Speaking of “mating in-game” (in other words, the game’s kinda-sorta “sex” move), that reminds me that one of the big differences between The Warren and Apocalypse World is that player character playbooks in The Warren are way less differentiated between individual character types. Not that characters are all alike, but the individualization is much less extreme: you make your character unique by assigning stats, and choosing a single Character Move. That’s pretty much it, beyond the fluffy bits like picking a name, a sex, an appearance, and so on. This is a smart design choice for a few reasons: it simplifies character creation, for one thing, and also makes it easier for new players to learn how the game works, since they can see other players using mostly the same moves available to them. It also makes sense given that rabbits social organization isn’t terribly specialized: one’s stats and single unique Character Move (at least at first) provide sufficient individualization.

The other thing that interests me is that all rabbits have a Panic score that they must manage. This, essentially, is The Warren‘s version of the Sanity score/stat in Call of Cthulhu, Trail of Cthulhu, etc. If you accumulate too many Panic points and exceed your maximum Panic score, you lose control of your character temporarily, and the GM can choose whether you give into the urge to Flee or Fight, or just end up paralyzed by your Fear. It’s easy to end up with a Scar (which causes you to lose a Move from your repertory: maybe you lose a leg and can’t flee effectively anymore, or lose an eye and are never quite as perceptive, or maybe you become high strung and have trouble relaxing). However, before you get to that point, you can manage your Panic score by using certain moves (like Relax), by successfully dealing with threats (so you become less likely to be panicked by them later on), or by getting help from other rabbits. This effectively introduces a partly-cooperative resource management mechanic into the game—the resource being your remaining capacity to handle more panic points.
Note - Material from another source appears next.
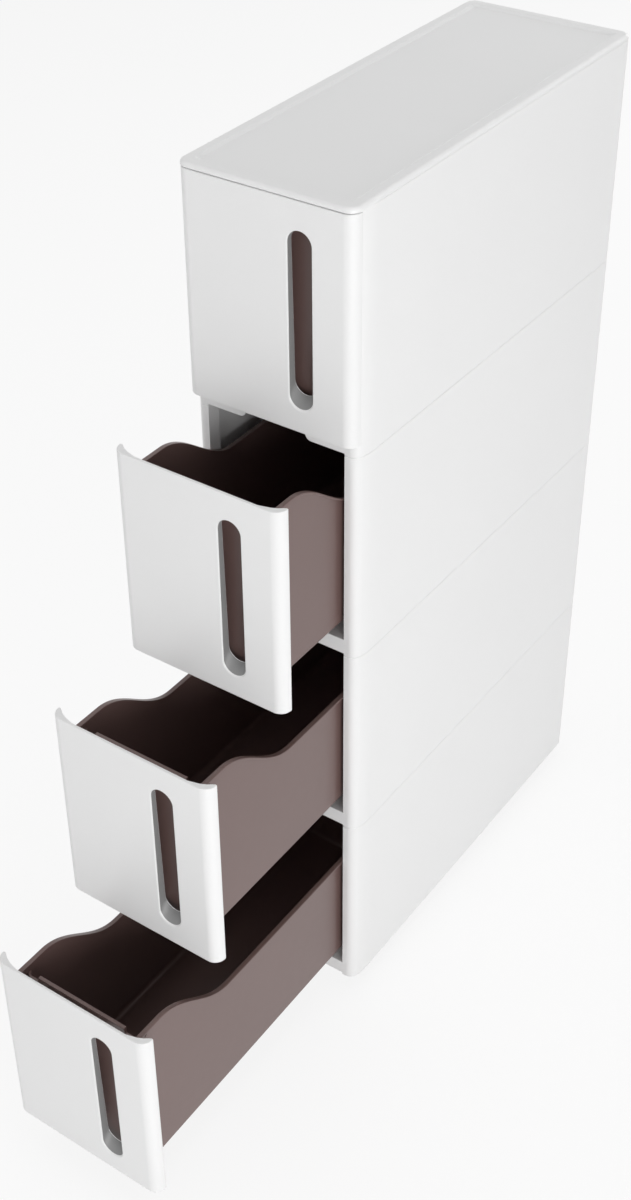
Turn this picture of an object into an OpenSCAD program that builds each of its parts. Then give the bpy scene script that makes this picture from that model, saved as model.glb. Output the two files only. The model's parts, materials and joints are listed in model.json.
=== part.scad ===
// Narrow drawer trolley: four stacked tiers, each a white case with a wave-sided
// drawer behind a wrapped front, under a flat top cover and on four swivel casters.
// Origin: on the floor, at the middle of the box round the trolley as it stands,
// with its drawers pulled out in steps. Drawers open towards -Y, +Z is up.

/* [Case] */
// Width across the sides
case_w = 170; // [156:1:200]
// Depth from the closed drawer fronts to the back
case_d = 453; // [420:1:520]
// Height of one tier, from seam to seam
tier_h = 209.5; // [200:0.5:240]
// Thickness of the case walls
case_wall = 2.5; // [2.2:0.1:3.2]
// Radius of the upright corners, seen from above
corner_r = 11; // [9:0.5:14]
// Height of the tongue that locates the next tier
tongue_h = 5; // [3:0.5:7]

/* [Front frame] */
// Distance of the front frame behind the closed drawer fronts
frame_setback = 9.5; // [8:0.5:12]
// Distance from the case's side to the drawer opening
frame_w = 15; // [13:0.2:17]
// Depth of the inner leg of the frame
frame_leg = 14; // [10:0.5:18]
// Radius of the bead at the leg's end
bead_r = 2; // [1.5:0.1:2.5]
// Radius of the frame's upright outer corners
frame_corner_r = 9; // [7:0.5:10]
// Distance of that radius's centre inside the case's side
frame_corner_in = 11; // [10.5:0.1:12]
// Where the frame's corner has blended into the flat side
blend_end = 32; // [28:1:38]
// Height of the front rail's lower edge above the seam
rail_lift = 2; // [1:0.5:4]
// Width of the notch in the front rail
notch_w = 61; // [50:1:80]
// Height of the notch in the front rail
notch_h = 8; // [6:0.5:9]
// Radius of the notch's inner corners
notch_r = 2; // [1:0.5:3.5]

/* [Floor and runners] */
// Height of the floor's underside above the seam
floor_lift = 15; // [14:0.5:18]
// Thickness of the floor
floor_t = 2.5; // [2:0.1:3.2]
// Height of the runners above the floor
runner_h = 15.2; // [13:0.1:18]
// Thickness of the runner ledges, webs and guides
rib_t = 2.2; // [1.8:0.1:2.8]
// Width of ledge under each side of a drawer
ledge_bearing = 4; // [3:0.5:6]
// Depth of the stop block in each runner
stop_t = 3; // [2:0.5:5]

/* [Drawers] */
// How far a drawer slides from closed to its stop
drawer_travel = 360; // [340:1:370]
// How far the upper drawer stands open
upper_open = 101; // [0:1:300]
// How far the lower drawer stands open
lower_open = 205; // [0:1:300]
// How far the bottom drawer stands open
bottom_open = 306; // [250:1:330]
// Length of a drawer bin
bin_len = 424; // [400:1:430]
// Wall thickness of a drawer bin
bin_wall = 2.2; // [1.8:0.1:2.8]
// Gap between a bin's side wall and the opening
bin_side_gap = 4.4; // [4:0.1:6]
// Height of a bin's sides at its front
bin_front_h = 173; // [160:1:175]
// How much lower a bin's front wall is between them
face_drop = 7; // [4:0.5:16]
// Height of a bin at its back
bin_back_h = 126; // [100:1:140]
// Radius of a bin's upright corners
bin_r = 8; // [5:0.5:10]
// Where the side's wave starts, behind the front's face
wave_start = 40; // [32:1:60]
// Length of the side's wave
wave_len = 96; // [70:1:120]
// Width of the rim outside the bin
rim_w = 2.4; // [1.8:0.1:3.4]
// Thickness of the rim
rim_t = 2; // [1.6:0.1:3]
// Half the length of the raised lip on the bin's front wall
lip_half = 49; // [35:1:54]
// Height of the raised lip above the front wall
lip_h = 5; // [2:0.5:7]
// Thickness of the raised lip
lip_t = 3.6; // [3:0.1:5]
// Length of the rear wing that runs in each runner
wing_len = 22; // [16:1:30]
// Height of the rear wing
wing_h = 12; // [8:0.5:16]
// How far the rear wing stands clear of the case's wall
wing_gap = 0.5; // [0.3:0.1:1]

/* [Drawer fronts] */
// Height of a drawer front
front_h = 205; // [200:0.5:208]
// Thickness of a drawer front
front_t = 3; // [2.4:0.1:3.4]
// Height of a front's lower edge above its tier's seam
front_rise = 14; // [12:0.5:16]
// How far a front's sides run back past its rounded corners
wrap_tail = 1; // [0.5:0.5:3]
// How far a front's sides lie inside the case's sides
front_inset = 0.6; // [0.2:0.1:1]
// Distance from a front's face to the bin behind it
finger_depth = 14.8; // [13:0.1:18]
// Width of the handle slot
slot_w = 23; // [20:0.5:26]
// Height of the handle slot
slot_len = 159; // [120:1:165]
// Sideways place of the handle slot
slot_x = 33.6; // [28:0.2:38]
// Height of the slot's lower end above the front's lower edge
slot_low = 21; // [16:0.5:26]
// Depth of the collar at the slot's upper end
collar_top_d = 6.5; // [4.5:0.5:9]
// Depth of the collar at the slot's lower end
collar_low_d = 10; // [8:0.5:12]
// Wall of the collar round the slot
collar_t = 2; // [1.6:0.1:2.6]
// Rise of the scoop at the slot's lower end
scoop_rise = 11; // [5:0.5:16]
// Diameter of the bumpers that close against the frame
bumper_d = 6; // [4:0.5:7]

/* [Drawer screws] */
// Height of the lower screws above the front's lower edge
screw_low = 45; // [35:1:60]
// Height of the upper screws above the front's lower edge
screw_high = 165; // [140:1:170]
// Diameter of the screws
screw_d = 3; // [2.5:0.1:3.5]
// Diameter of the screw heads
screw_head_d = 6; // [5:0.5:7]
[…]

Honestly, I expected to find The Warren interesting, but I was surprised at how tantalizing I found it. A friend of mine commented, “I can’t see doing more than a one-shot of that game,” but I can definitely see it. I mean, I don’t imagine one would run a years-long campaign spanning a massive, intergenerational leporine saga or anything, but I do think it would be fun to play a mini-series of sessions, especially with younger players (or a mix of younger and older ones), especially jumping forward a generation every few sessions. I think it’d be a really strong contender for a fun between-games one-shot system, because of how easy it seems to learn, how shared most of the moves are, and how open the playing field is, within the limits of playing rabbits (or pikas, or hares, options the rulebook briefly mentions).

Anyway, having read the gamebook, I dropped by the game’s subpage at the website of the publisher, Bully Pulpit Games, to check out the resources available. I discovered that not only are there printable playbooks and a GM moves reference, but also a number of “World Playbooks” were available. (I only expected to find the two provided in the rulebook plus one extra one the book mentioned would be there, but it seems more got added over the years.)

Looking through the set, I noticed that the idea that the game had sparked for me hadn’t been done yet, so I threw together a unique World playbook for the game:

(Right click the image above and “Save As” to download this file, or simply click it to open the PDF and preview its contents.)

As you can guess from the title, this playbook sets the game on a spaceship. Deck 17-R01 was the recreational wilderlands deck of a massive interstellar starship called the Destiny, which suffered a partial breakdown in function somewhere along its voyage to a distant world. The Destiny has drifted for aeons, and while it’s mostly been maintained by the ship AI and an army of bots, evolution and (fantastical, mutation-inducing) radiation have left a number of species on the ship (including human survivors, animals, and plants alike) altered in profound ways, and kept other human passengers sleeping for centuries or millennia.

That means that there’s primitive mutant humanoids, animals, and plants to predate upon the rabbits, tons of maintenance bots, a helpful-but-confused ship A.I., other colonies of bunnies elsewhere on the ship, some non-primitive maintenance crews that can wake from hibernation, the threat of a failing life support system on deck, research bots hoping to “study” (i.e. kidnap and dissect) the bunnies, and threats involving the failing life support system and some damage to the specific deck the characters currently inhabit. The warren’s interspecies buddy is a mutated monkey, and their nemeses on Deck 17-R01 include a motile, carnivorous mutant plant and a pair of hyperevolved descendants of cats. The playbook includes guidelines for various decks and locales throughout the ship, as well as a set of four unique Custom Moves available to all rabbits on board and examples of how to integrate mutations as Character Moves, to allow characters to start with a useful mutation, or to develop one during play.

Think of it as The Rats of NIMH or Watership Down crossed with Metamorphosis Alpha, with a little 3rd edition Gamma World and some Mutant Future thrown in. You may also notice references to Red Dwarf and Paranoia, and the Monsters (a primitive tribe of mutant humans) will probably bring to mind Brian Aldiss’s novel Non-Stop (or any of the more recent explorations of the trope, like, say, the film Pandorum). It’s a mishmash on purpose: my intent is that the vibe can be as dark or as comedic as your group likes, or oscillate somewhere between those two extremes as you prefer.

It’s not yet playtested, and the map is junk. (I realized, after drawing it, that I’d forgotten to increase the pixel count so it’s not really printable.) Still, if you try it out, I’d love feedback. I hope to try it out for myself sometime, if I can find players, and will probably make some changes to it once I have had a chance to try it out. (That said, I feel like maybe running The Warren in plain vanilla mode first is probably important, so I can see how the “Deck 17-R01” setting and moves changes things.)